Tom Graves: The Man Behind the Campaign to Defund Obamacare
Photo Credit: Alex Wong/Getty ImagesTom Graves was a man ahead of his time.
Long before Ted Cruz was orchestrating 21-hour homilies on the Senate floor, Graves, a Republican congressman from Georgia, was waging a lonely—and largely anonymous—campaign to defund the Affordable Care Act.
Graves won a June 2010 special election that brought him to Washington amid a dead legislative summer leading up to midterm elections. It was then that the former Georgia state representative saw an opportunity to influence the debate over President Obama’s recently passed health care law.
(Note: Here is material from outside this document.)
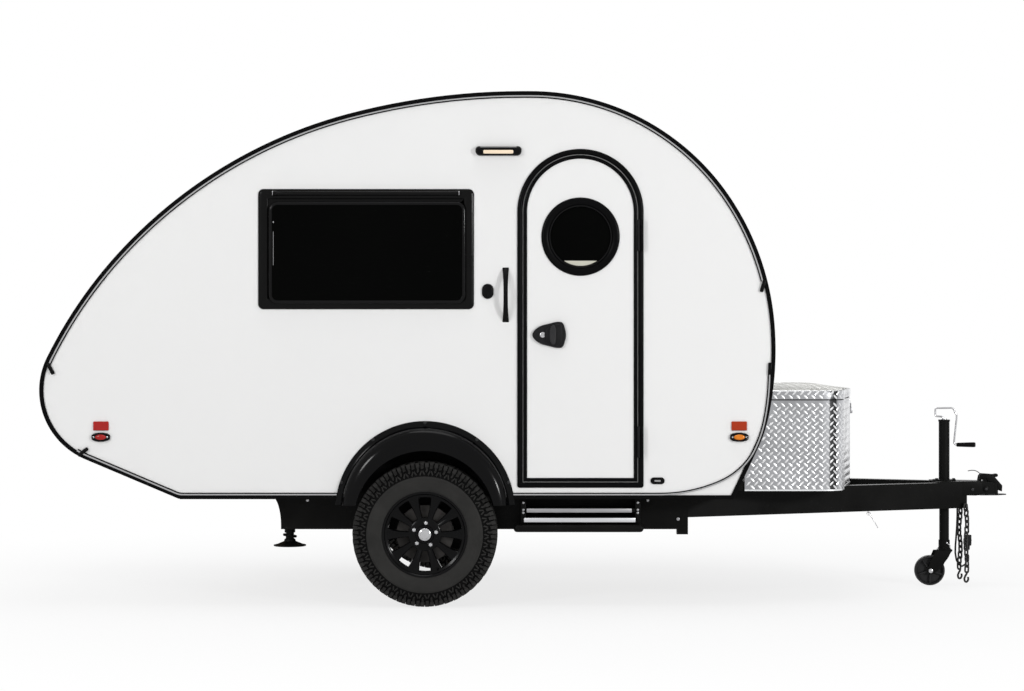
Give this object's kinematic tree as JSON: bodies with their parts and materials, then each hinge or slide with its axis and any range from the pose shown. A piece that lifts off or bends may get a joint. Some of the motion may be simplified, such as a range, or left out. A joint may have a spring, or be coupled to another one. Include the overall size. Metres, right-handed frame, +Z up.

And those efforts forever changed his path in Congress.
Having run in the months immediately following Obamacare’s passage, Graves felt a unique connection to the electorate and its disapproval of the new law. But he saw no Republican proposal to stop the government from paying for it. Intent on filling this legislative “vacuum,” Graves in July 2010 introduced the Defund Obamacare Act—the very first bill he authored in Congress, and one he would introduce in each new session.
Three years later, as Republicans grappled with a stalled appropriations process and ongoing anxiety over financing the law, the phone rang in Graves’s congressional office. It was a staffer in Cruz’s office. Cruz wanted to become the Senate cosponsor of Graves’s defund bill, the staffer said. Would the Georgia congressman be interested in teaming with the senator from Texas?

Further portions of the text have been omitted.